Promote Endpoint Rate Limiting
The promote endpoint (POST /projects/{id}/promote) has additional rate limiting to prevent cache churn:
- Maximum 10 promotions per project per minute
- Duplicate content hashes are silently deduplicated (not counted against limit)
Tips
- Cache JWT tokens: Do not call
/auth/tokenon every request. Tokens are valid for 24 hours. - Use recall efficiently: A single recall request with
view=branch&limit=10returns all the context you need for session start.

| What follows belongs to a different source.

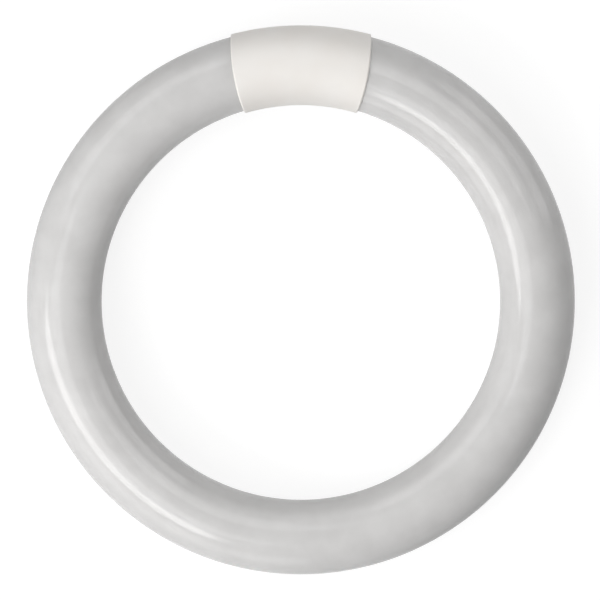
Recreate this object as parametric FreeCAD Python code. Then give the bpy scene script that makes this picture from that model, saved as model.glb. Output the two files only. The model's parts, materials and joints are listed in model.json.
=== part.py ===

Avoid making multiple recall calls. - Batch session-end operations: If your agent produces multiple milestones, store them sequentially with small delays rather than in a burst.
Rate Limit Management API
Administrators can manage per-tenant rate limit tiers through the REST API. This allows upgrading tenants to higher limits without redeployment.
Tier Presets
| Tier | Requests/sec | Requests/min | Tokens/min | Requests/day |
|---|---|---|---|---|
starter | 10 | 600 | 100,000 | 10,000 |
pro | 100 | 6,000 | 1,000,000 | 100,000 |
enterprise | 500 | 30,000 | 10,000,000 | 1,000,000 |
New tenants default to the starter tier.
Endpoints
| Method | Path | Description | Permission |
|---|---|---|---|
GET | /api/v1/rate-limits | List all tenant tier assignments | ViewMetrics |
GET | /api/v1/rate-limits/tiers | List available tier presets and their limits | ViewMetrics |
GET | /api/v1/rate-limits/{tenant_id} | Get a specific tenant's current tier | ViewMetrics |
PUT | /api/v1/rate-limits/{tenant_id} | Assign a tier to a tenant | ManageConfig |
DELETE | /api/v1/rate-limits/{tenant_id} | Reset a tenant to the default tier | ManageConfig |
Examples
List available tiers:
curl https://api.worldflowai.com/api/v1/rate-limits/tiers \
-H "Authorization: Bearer $TOKEN"
Response:
{
"tiers": [
{
"name": "starter",
"requestsPerSecond": 10,
"requestsPerMinute": 600,
"tokensPerMinute": 100000,
"requestsPerDay": 10000
},
{
"name": "pro",
"requestsPerSecond": 100,
"requestsPerMinute": 6000,
"tokensPerMinute": 1000000,
"requestsPerDay": 100000
},
{
"name": "enterprise",
"requestsPerSecond": 500,
"requestsPerMinute": 30000,
"tokensPerMinute": 10000000,
"requestsPerDay": 1000000
}
]
}
Assign a tenant to the Pro tier:
curl -X PUT https://api.worldflowai.com/api/v1/rate-limits/550e8400-e29b-41d4-a716-446655440000 \
-H "Authorization: Bearer $TOKEN" \
-H "Content-Type: application/json" \
-d '{
"tier": "pro"
}'
Reset a tenant to the default tier:
curl -X DELETE https://api.worldflowai.com/api/v1/rate-limits/550e8400-e29b-41d4-a716-446655440000 \
-H "Authorization: Bearer $TOKEN"
Permissions
- Read operations (
GET): Require theViewMetricspermission in the JWT token. - Write operations (
PUT,DELETE): Require theManageConfigpermission in the JWT token.